> _Task requirements_: Check each line of the material below for "scene", then copy the ones that contain it.
##########
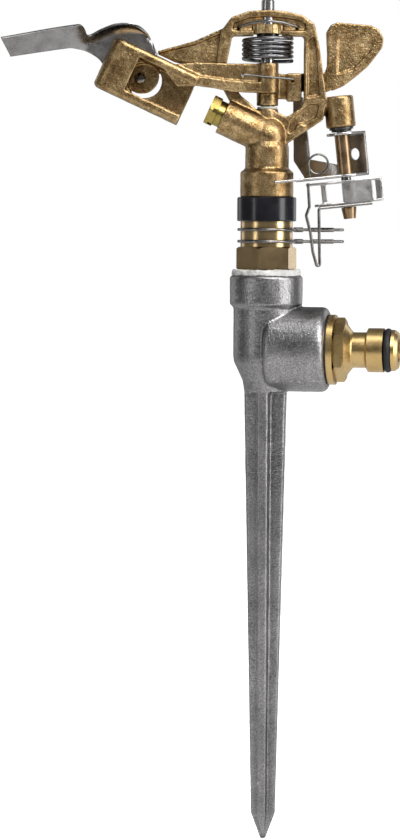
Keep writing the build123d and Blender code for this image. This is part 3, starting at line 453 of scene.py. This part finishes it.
# ---------------------------------------------------------------- splash vane
# Sections of the steel strip from the blade's tip to the tab's free edge. Each has four points: the lower
# edge, the start of the curl, the curl's corner and the upper edge, as (x, y, z) in the arm's frame.
VANE_SECTIONS = [
    ((-102.6, 3.3, 3.0), (-104.1, -1.2, 6.2), (-104.9, -3.4, 7.8), (-105.7, -5.7, 9.5)),
    ((-79.3, 4.2, 6.4), (-77.5, 1.6, 10.6), (-76.4, 0.1, 12.9), (-75.3, -1.4, 15.1)),
    ((-77.0, 4.4, 6.2), (-75.0, 2.6, 10.2), (-74.0, 1.5, 12.2), (-73.2, 0.4, 14.2)),
    ((-72.5, 5.3, 5.0), (-71.8, 4.9, 8.4), (-71.6, 4.3, 10.0), (-71.6, 3.2, 11.2)),
    ((-67.0, 6.2, 1.6), (-67.0, 6.3, 8.4), (-66.8, 6.2, 11.8), (-66.0, 2.6, 13.6)),
    ((-60.0, 6.45, -9.4), (-60.0, 6.45, 10.6), (-60.0, 6.45, 15.2), (-60.0, 2.3, 15.6)),
    ((-53.0, 6.45, -9.9), (-53.0, 6.45, 11.4), (-53.0, 6.45, 15.3), (-53.0, 2.6, 15.4)),
    ((-48.5, 6.45, -9.4), (-49.0, 6.45, 11.6), (-49.0, 6.45, 13.0), (-49.0, 4.2, 13.0)),
    ((-44.6, 6.45, -3.9), (-46.8, 6.45, 9.5), (-46.8, 6.45, 9.6), (-46.8, 6.2, 9.7)),
    ((-44.2, 6.45, -2.0), (-44.0, 6.45, 3.4), (-44.1, 6.45, 3.5), (-44.1, 6.4, 3.6)),
]
VANE_STEPS = (26, 3, 4, 6, 8, 8, 6, 6, 3)     # columns of faces between one section and the next
VANE_FLAT_ROWS = 8
VANE_CURL_ROWS = 12
VANE_THICKNESS = 0.9 * MM
VANE_EDGE = 0.15 * MM


def through(points, number, share):
    """Point on the smooth curve through the points, between one of them and the next."""
    ends = [Vector(points[min(max(number + step, 0), len(points) - 1)]) for step in (-1, 0, 1, 2)]
    gap = (ends[2] - ends[1]).length
    slopes = []
    for before, here, after in (ends[:3], ends[1:]):
        first, second = (here - before).length, (after - here).length
        slopes.append((after - before) * (gap / (first + second)))
    square, cube = share ** 2, share ** 3
    return (ends[1] * (2 * cube - 3 * square + 1) + slopes[0] * (cube - 2 * square + share)
            + ends[2] * (3 * square - 2 * cube) + slopes[1] * (cube - square))


def strip_column(section):
    """Points up one column of the strip: straight to the curl, then round it."""
    low, start, corner, top = section
    column = [low.lerp(start, row / VANE_FLAT_ROWS) for row in range(VANE_FLAT_ROWS)]
    for row in range(VANE_CURL_ROWS + 1):
        share = row / VANE_CURL_ROWS
        column.append(start.lerp(corner, share).lerp(corner.lerp(top, share), share))
    return column


def grid_mesh(name, columns):
    """Mesh of a grid of points."""
    shape = bmesh.new()
    rows = [[shape.verts.new(point) for point in column] for column in columns]
    for left, right in zip(rows, rows[1:]):
        for row in range(len(left) - 1):
            shape.faces.new((left[row], right[row], right[row + 1], left[row + 1]))
    return mesh_from(shape, name)


def splash_vane():
    """Steel strip with a long blade, a curled crest and a flat tab behind the spoon."""
    columns = []
    rails = list(zip(*VANE_SECTIONS))
    for number, steps in enumerate(VANE_STEPS):
        for step in range(steps):
            columns.append(strip_column([through(rail, number, step / steps) for rail in rails]))
    columns.append(strip_column([Vector(point) for point in VANE_SECTIONS[-1]]))
    piece = new_object("splash_vane_strip", grid_mesh("splash_vane_strip", columns))
    piece.data.transform(arm_frame())
    solid = piece.modifiers.new("thickness", "SOLIDIFY")
    solid.thickness = VANE_THICKNESS
    solid.offset = 0.0
    edge = piece.modifiers.new("edge", "BEVEL")
    edge.width = VANE_EDGE
    edge.segments = 2
    edge.limit_method = "ANGLE"
    edge.angle_limit = math.radians(60)
    applied(piece)
    smooth_shaded(piece.data)
    finish_piece(piece, "splash_vane", "vane_steel")


# ---------------------------------------------------------------- turned and wound pieces
LATHE_SEGMENTS = 48
RIVET_HEAD = 0.30            # thickness of a rivet head, as a share of its radius
RIVET_CROWN = 1.3            # how much higher the front head's dome is
RIVET_SHANK = 0.62           # radius of the shank, as a share of the head's


def lathe(name, profile):
    """Closed turned solid about Z from (radius, height) points, the first and last on the axis."""
    shape = bmesh.new()
    points = [shape.verts.new((radius, 0.0, height)) for radius, height in profile]
    lines = [shape.edges.new(pair) for pair in zip(points, points[1:])]
    bmesh.ops.spin(shape, geom=points + lines, axis=(0, 0, 1), cent=(0, 0, 0), angle=math.tau,
                   steps=LATHE_SEGMENTS)
    bmesh.ops.remove_doubles(shape, verts=shape.verts, dist=1e-7)
    bmesh.ops.recalc_face_normals(shape, faces=shape.faces)
    return new_object(name, smooth_shaded(mesh_from(shape, name)))


def dome(radius, height, side, steps=8):
    """Profile of a domed head, from its rim to the axis."""
    angles = [math.radians(90 * step / steps) for step in range(steps + 1)]
    return [(radius * math.cos(a), side * height * math.sin(a)) for a in angles]


def vane_rivet():
    """Rivet with a domed head inside the spoon's pocket and another behind the tab."""
    low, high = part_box("vane_rivet")
    turn = head_turn()
    radius = (high.z - low.z) / 2
    width, depth = high.x - low.x, high.y - low.y
    length = (depth * math.cos(turn) - width * math.sin(turn)) / math.cos(2 * turn)
    head = RIVET_HEAD * radius
    front = [(r, z - length / 2 + head) for r, z in dome(radius, RIVET_CROWN * head, -1)]
    back = [(r, z + length / 2 - head) for r, z in dome(radius, head, 1)]
    shank = RIVET_SHANK * radius
    profile = front[::-1] + [(shank, front[0][1]), (shank, back[0][1])] + back
    piece = lathe("vane_rivet_domed", profile)
    upright = Matrix.Rotation(turn, 4, "Z") @ Matrix.Rotation(-math.pi / 2, 4, "X")
    piece.data.transform(Matrix.Translation((low + high) / 2) @ upright)
    finish_piece(piece, "vane_rivet", "spring_steel")


def thread_tape():
    """Wound white thread tape, squeezed out unevenly between the nipple and the collar."""
    piece = casting("thread_seal", "ptfe", TAPE_VOXEL, 2, TAPE_SKIN, SHEET_FACES)
    piece.name = "thread_tape"


def clip_thickness(step):
    """Thickness of a clip's leg at one step, as a share of the wire's."""
    share = step / CLIP_LEG_STEPS
    if CLIP_WINDING[0] < share < CLIP_WINDING[1]:
        return WINDING_TURN if step % 2 else WINDING_GAP
    return GRIP_THICKNESS if CLIP_GRIP[0] < share < CLIP_GRIP[1] else 1.0


def clip_path(ring, reach, spread):
    """Closed path of a clip as (along, across, thickness): ring, one leg, the bend, the other leg."""
    start = math.asin(spread / ring)
    path = []
    for step in range(CLIP_RING_STEPS + 1):
        angle = start + (math.tau - 2 * start) * step / CLIP_RING_STEPS
        path.append((ring * math.cos(angle), ring * math.sin(angle), 1.0))
    root = ring * math.cos(start)
    end = reach - spread
    legs = []
    for step in range(1, CLIP_LEG_STEPS):
        legs.append((root + (end - root) * step / CLIP_LEG_STEPS, clip_thickness(step)))
    path += [(along, -spread, thick) for along, thick in legs]
    for step in range(CLIP_BEND_STEPS + 1):
        angle = math.pi * (step / CLIP_BEND_STEPS - 0.5)
        path.append((end + spread * math.cos(angle), spread * math.sin(angle), 1.0))
    return path + [(along, spread, thick) for along, thick in reversed(legs)]


def bent_wire(name, path, radius):
    """Mesh of a closed flat wire along (along, across, thickness) points."""
    curve = bpy.data.curves.new(name, "CURVE")
    curve.dimensions = "3D"
    curve.bevel_depth = radius
    curve.bevel_resolution = 4
    spline = curve.splines.new("POLY")
    spline.points.add(len(path) - 1)
    for point, (along, across, thick) in zip(spline.points, path):
        point.co = (along, across, 0.0, 1.0)
        point.radius = thick
    spline.use_cyclic_u = True
    drawn = new_object(name + "_path", curve)
    mesh = evaluated_mesh(drawn)
    bpy.data.objects.remove(drawn)
    return smooth_shaded(mesh)


def stop_clip(node):
    """Spring wire ring with two legs that meet in a bend, wound and pressed thicker where fingers grip."""
    low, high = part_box(node)
    wire = (high.z - low.z) / 2
    corners = [NODES[node].matrix_world @ vertex.co for vertex in NODES[node].data.vertices]
    farthest = max(corner.xy.length for corner in corners)
    tips = [corner.xy for corner in corners if corner.xy.length > 0.97 * farthest]
    turn = math.atan2(sum(tip.y for tip in tips), sum(tip.x for tip in tips))
    local = [Matrix.Rotation(-turn, 2) @ corner.xy for corner in corners]
    ring = -min(corner.x for corner in local) - wire
    reach = max(corner.x for corner in local) - wire
    spread = max(corner.y for corner in local if corner.x > 0.7 * reach) - wire
    mesh = bent_wire(node, clip_path(ring, reach, spread), wire)
    mesh.transform(Matrix.Translation((0.0, 0.0, (low.z + high.z) / 2)) @ Matrix.Rotation(turn, 4, "Z"))
    finish_piece(new_object(node + "_wire", mesh), node, "spring_steel")


# ---------------------------------------------------------------- studio
def studio_floor():
    """Pale plain floor under the spike's point."""
    shape = bmesh.new()
    bmesh.ops.create_circle(shape, cap_ends=True, segments=96, radius=FLOOR_RADIUS)
    floor = new_object("studio_floor", mesh_from(shape, "studio_floor"))
    floor.location = (0.0, 0.0, min(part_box(name)[0].z for name in NODES) - FLOOR_GAP)
    shader = Shader("floor_paper", specular=0.1)
    shader.colour(shader.between(shader.noise(400.0), 0.86, 0.89))
    shader.surface.inputs["Roughness"].default_value = 0.9
    shader.surface.inputs["Emission Color"].default_value = (1.0, 1.0, 1.0, 1.0)
    path = shader.tree.nodes.new("ShaderNodeLightPath")
    shader.link(path.outputs["Is Camera Ray"], shader.surface.inputs["Emission Strength"])
    floor.data.materials.append(shader.material)


def around(azimuth, elevation, distance, centre):
    """Point at a distance from the centre, by azimuth and elevation in degrees."""
    a, e = math.radians(azimuth), math.radians(elevation)
    back = Vector((math.sin(a) * math.cos(e), -math.cos(a) * math.cos(e), math.sin(e)))
    return centre + back * distance


def softbox(name, azimuth, elevation, distance, size, power):
    light = bpy.data.lights.new(name, "AREA")
    light.shape = "RECTANGLE"
    light.size, light.size_y = size
    light.energy = power
    holder = bpy.data.objects.new(name, light)
    bpy.context.scene.collection.objects.link(holder)
    holder.location = around(CAMERA_AZIMUTH + azimuth, elevation, distance, LIT_CENTRE)
    holder.rotation_euler = (LIT_CENTRE - holder.location).to_track_quat("-Z", "Y").to_euler()


def studio_light():
    """Softboxes, and an even surround that the camera sees as white."""
    for name, setting in SOFTBOXES.items():
        softbox(name, *setting)
    world = bpy.data.worlds.new("studio_world")
    bpy.context.scene.world = world
    world.use_nodes = True
    tree = world.node_tree
    surround = tree.nodes["Background"]
    surround.inputs["Color"].default_value = (1.0, 1.0, 1.0, 1.0)
    surround.inputs["Strength"].default_value = SURROUND
    seen = tree.nodes.new("ShaderNodeBackground")
    seen.inputs["Color"].default_value = (1.0, 1.0, 1.0, 1.0)
    seen.inputs["Strength"].default_value = 1.0
    path = tree.nodes.new("ShaderNodeLightPath")
    mix = tree.nodes.new("ShaderNodeMixShader")
    tree.links.new(path.outputs["Is Camera Ray"], mix.inputs[0])
    tree.links.new(surround.outputs[0], mix.inputs[1])
    tree.links.new(seen.outputs[0], mix.inputs[2])
    tree.links.new(mix.outputs[0], tree.nodes["World Output"].inputs["Surface"])


def camera():
    """Camera at the photographer's place, a little right of the front."""
    data = bpy.data.cameras.new("camera")
    data.sensor_width = SENSOR
    data.lens = SENSOR * CAMERA_DISTANCE / VIEW_HEIGHT
    data.clip_start = 0.01
    data.clip_end = 50.0
    holder = bpy.data.objects.new("camera", data)
    bpy.context.scene.collection.objects.link(holder)
    a = math.radians(CAMERA_AZIMUTH)
    right = Vector((math.cos(a), math.sin(a), 0.0))
    target = right * VIEW_CENTRE[0] + Vector((0.0, 0.0, VIEW_CENTRE[1]))
    rise = math.degrees(math.asin((CAMERA_HEIGHT - VIEW_CENTRE[1]) / CAMERA_DISTANCE))
    holder.location = around(CAMERA_AZIMUTH, rise, CAMERA_DISTANCE, target)
    look = (target - holder.location).to_track_quat("-Z", "Y").to_matrix()
    roll = Matrix.Rotation(math.radians(CAMERA_ROLL), 3, "Z")
    holder.rotation_euler = (look @ roll).to_euler()
    bpy.context.scene.camera = holder


camera()
paint_nodes()
casting("spike_housing", "cast_grey", SPIKE_VOXEL, 3, SPIKE_SKIN)
casting("sprinkler_body", "cast_brass", BODY_VOXEL, 4, BRASS_SKIN, marks=ejector_marks)
casting("swing_arm", "cast_brass", ARM_VOXEL, 4, BRASS_SKIN)
casting("reverse_lever", "stainless_sheet", SHEET_VOXEL, 2, SHEET_SKIN, SHEET_FACES)
casting("trip_lever", "stainless_sheet", SHEET_VOXEL, 2, SHEET_SKIN, SHEET_FACES)
splash_vane()
vane_rivet()
thread_tape()
stop_clip("upper_stop_clip")
stop_clip("lower_stop_clip")
studio_floor()
studio_light()
bpy.context.scene.view_settings.view_transform = "Standard"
##########
> _Task output_:
Keep writing the build123d and Blender code for this image. This is part 3, starting at line 453 of scene.py. This part finishes it.
    bpy.context.scene.collection.objects.link(holder)
    bpy.context.scene.world = world
    bpy.context.scene.collection.objects.link(holder)
    bpy.context.scene.camera = holder
bpy.context.scene.view_settings.view_transform = "Standard"